▶ DATA PROVIDED
______________________________
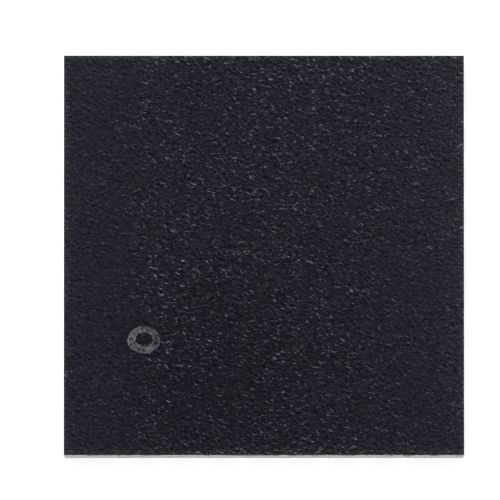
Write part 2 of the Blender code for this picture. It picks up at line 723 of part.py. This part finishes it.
______________________________
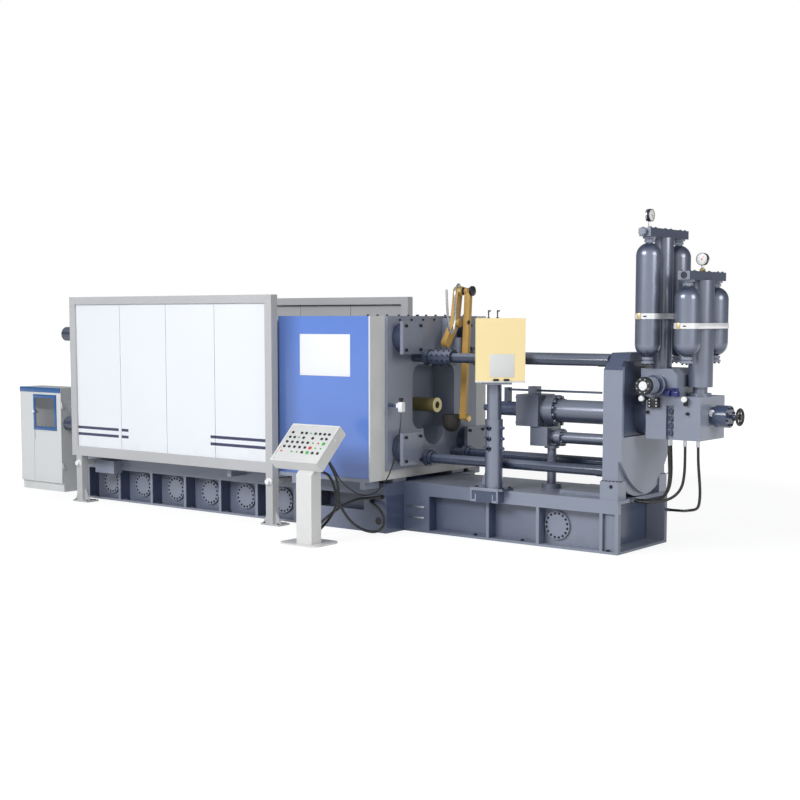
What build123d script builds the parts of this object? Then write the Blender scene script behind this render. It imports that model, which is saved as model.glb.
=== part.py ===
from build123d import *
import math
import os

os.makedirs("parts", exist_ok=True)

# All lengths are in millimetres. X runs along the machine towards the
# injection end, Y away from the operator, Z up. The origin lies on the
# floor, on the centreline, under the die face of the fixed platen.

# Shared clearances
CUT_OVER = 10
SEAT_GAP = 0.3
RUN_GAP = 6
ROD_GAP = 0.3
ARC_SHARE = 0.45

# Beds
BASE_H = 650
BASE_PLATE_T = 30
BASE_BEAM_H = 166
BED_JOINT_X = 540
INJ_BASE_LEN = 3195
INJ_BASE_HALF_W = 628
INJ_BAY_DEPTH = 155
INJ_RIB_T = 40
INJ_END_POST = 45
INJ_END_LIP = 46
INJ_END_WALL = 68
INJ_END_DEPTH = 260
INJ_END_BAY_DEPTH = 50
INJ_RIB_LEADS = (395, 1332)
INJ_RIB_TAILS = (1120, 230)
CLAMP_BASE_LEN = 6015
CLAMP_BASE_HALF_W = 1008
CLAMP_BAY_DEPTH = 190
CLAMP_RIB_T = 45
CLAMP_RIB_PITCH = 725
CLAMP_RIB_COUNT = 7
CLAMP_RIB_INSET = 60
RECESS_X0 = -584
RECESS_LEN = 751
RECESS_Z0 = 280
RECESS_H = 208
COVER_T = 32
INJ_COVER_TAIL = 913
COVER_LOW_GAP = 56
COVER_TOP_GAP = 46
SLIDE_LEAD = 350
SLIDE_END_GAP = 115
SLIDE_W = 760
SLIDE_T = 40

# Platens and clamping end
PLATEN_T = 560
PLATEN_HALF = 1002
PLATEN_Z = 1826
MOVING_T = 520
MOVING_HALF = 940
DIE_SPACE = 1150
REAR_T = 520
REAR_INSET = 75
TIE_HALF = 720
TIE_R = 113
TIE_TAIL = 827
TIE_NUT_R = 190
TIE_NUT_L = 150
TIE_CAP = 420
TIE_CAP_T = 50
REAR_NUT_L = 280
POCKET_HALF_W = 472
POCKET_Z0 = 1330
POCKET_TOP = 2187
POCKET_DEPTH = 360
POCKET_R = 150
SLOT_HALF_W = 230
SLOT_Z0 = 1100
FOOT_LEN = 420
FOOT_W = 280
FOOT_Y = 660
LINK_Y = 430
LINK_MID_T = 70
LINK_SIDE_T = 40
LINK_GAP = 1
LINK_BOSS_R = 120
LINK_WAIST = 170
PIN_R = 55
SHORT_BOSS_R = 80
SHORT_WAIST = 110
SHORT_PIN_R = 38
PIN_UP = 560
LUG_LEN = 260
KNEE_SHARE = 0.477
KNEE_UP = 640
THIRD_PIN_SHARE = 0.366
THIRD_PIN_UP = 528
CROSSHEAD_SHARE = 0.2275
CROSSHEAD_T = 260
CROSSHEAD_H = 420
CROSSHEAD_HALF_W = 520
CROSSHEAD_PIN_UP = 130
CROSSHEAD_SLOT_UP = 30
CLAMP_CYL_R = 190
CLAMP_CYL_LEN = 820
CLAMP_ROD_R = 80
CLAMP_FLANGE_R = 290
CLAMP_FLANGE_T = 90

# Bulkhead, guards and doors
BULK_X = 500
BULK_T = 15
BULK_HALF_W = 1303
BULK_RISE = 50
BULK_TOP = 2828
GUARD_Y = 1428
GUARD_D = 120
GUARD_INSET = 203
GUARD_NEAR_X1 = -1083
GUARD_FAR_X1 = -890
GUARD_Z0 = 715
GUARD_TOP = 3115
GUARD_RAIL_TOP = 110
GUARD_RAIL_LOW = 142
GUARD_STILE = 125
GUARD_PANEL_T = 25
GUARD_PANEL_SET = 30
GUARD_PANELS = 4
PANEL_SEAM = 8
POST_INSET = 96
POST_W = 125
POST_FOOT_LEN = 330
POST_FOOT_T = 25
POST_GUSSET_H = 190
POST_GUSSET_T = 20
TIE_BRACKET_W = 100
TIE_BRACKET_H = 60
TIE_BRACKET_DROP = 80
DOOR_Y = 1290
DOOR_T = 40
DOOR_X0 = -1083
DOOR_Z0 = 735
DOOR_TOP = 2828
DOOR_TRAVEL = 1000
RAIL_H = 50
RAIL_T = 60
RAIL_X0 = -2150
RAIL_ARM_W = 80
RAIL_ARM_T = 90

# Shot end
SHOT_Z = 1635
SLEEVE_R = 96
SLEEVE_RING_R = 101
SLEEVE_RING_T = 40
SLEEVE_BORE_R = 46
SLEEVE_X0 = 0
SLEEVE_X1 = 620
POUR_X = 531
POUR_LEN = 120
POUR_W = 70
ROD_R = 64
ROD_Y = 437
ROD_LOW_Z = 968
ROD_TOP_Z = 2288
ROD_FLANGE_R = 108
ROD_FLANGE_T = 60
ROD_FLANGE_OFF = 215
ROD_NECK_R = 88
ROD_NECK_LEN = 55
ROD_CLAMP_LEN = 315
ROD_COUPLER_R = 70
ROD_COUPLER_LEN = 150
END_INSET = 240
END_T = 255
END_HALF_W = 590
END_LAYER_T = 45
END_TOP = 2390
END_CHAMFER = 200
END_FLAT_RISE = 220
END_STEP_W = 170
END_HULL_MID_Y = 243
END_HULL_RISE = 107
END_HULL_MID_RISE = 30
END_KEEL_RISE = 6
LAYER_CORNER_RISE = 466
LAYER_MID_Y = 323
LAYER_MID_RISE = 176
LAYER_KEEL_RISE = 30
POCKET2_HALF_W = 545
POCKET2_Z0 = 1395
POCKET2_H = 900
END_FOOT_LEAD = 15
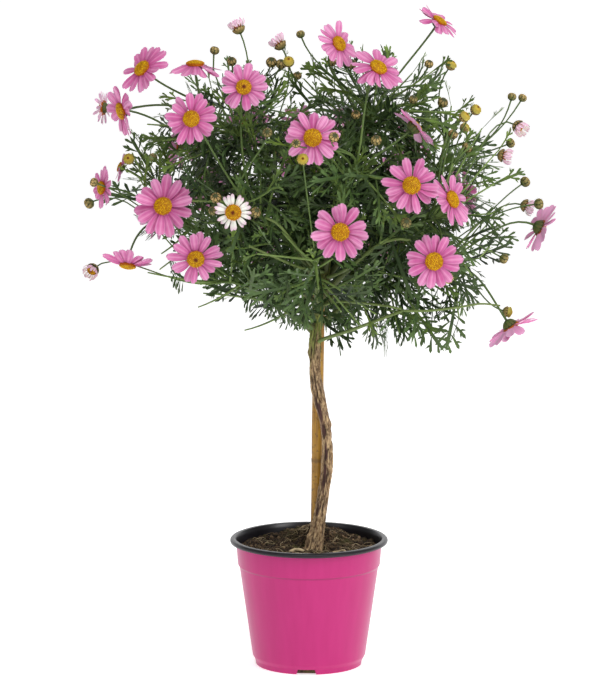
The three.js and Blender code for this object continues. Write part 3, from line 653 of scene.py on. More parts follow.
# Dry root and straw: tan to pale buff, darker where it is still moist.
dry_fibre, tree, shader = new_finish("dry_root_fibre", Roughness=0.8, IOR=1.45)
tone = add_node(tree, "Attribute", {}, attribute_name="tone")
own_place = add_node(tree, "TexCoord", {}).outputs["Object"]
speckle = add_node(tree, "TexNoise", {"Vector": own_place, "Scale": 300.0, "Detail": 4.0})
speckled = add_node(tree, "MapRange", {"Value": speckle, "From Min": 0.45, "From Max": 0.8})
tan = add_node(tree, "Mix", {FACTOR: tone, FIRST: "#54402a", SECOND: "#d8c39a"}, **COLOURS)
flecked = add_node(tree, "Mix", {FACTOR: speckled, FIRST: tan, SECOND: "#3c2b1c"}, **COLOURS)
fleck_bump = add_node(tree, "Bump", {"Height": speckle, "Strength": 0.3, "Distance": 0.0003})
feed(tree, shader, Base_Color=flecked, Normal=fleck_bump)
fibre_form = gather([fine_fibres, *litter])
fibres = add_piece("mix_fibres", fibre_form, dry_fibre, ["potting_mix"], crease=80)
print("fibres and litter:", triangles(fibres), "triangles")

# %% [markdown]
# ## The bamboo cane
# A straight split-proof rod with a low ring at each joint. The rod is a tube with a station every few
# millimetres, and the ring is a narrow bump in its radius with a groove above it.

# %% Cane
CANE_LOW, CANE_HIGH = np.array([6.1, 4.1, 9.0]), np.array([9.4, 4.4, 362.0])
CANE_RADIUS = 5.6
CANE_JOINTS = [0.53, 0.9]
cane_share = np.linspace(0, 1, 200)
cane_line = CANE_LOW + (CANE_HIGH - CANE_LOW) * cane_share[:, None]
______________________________
▶ TASK DETAILS
Going down the listing above, begin printing at the line with "The three.js and" and finish with the line with "# millimetres, and", exactly as they appear.

▶ THE ANSWER
The three.js and Blender code for this object continues. Write part 3, from line 653 of scene.py on. More parts follow.
# Dry root and straw: tan to pale buff, darker where it is still moist.
dry_fibre, tree, shader = new_finish("dry_root_fibre", Roughness=0.8, IOR=1.45)
tone = add_node(tree, "Attribute", {}, attribute_name="tone")
own_place = add_node(tree, "TexCoord", {}).outputs["Object"]
speckle = add_node(tree, "TexNoise", {"Vector": own_place, "Scale": 300.0, "Detail": 4.0})
speckled = add_node(tree, "MapRange", {"Value": speckle, "From Min": 0.45, "From Max": 0.8})
tan = add_node(tree, "Mix", {FACTOR: tone, FIRST: "#54402a", SECOND: "#d8c39a"}, **COLOURS)
flecked = add_node(tree, "Mix", {FACTOR: speckled, FIRST: tan, SECOND: "#3c2b1c"}, **COLOURS)
fleck_bump = add_node(tree, "Bump", {"Height": speckle, "Strength": 0.3, "Distance": 0.0003})
feed(tree, shader, Base_Color=flecked, Normal=fleck_bump)
fibre_form = gather([fine_fibres, *litter])
fibres = add_piece("mix_fibres", fibre_form, dry_fibre, ["potting_mix"], crease=80)
print("fibres and litter:", triangles(fibres), "triangles")

# %% [markdown]
# ## The bamboo cane
# A straight split-proof rod with a low ring at each joint. The rod is a tube with a station every few
# millimetres, and the ring is a narrow bump in its radius with a groove above it.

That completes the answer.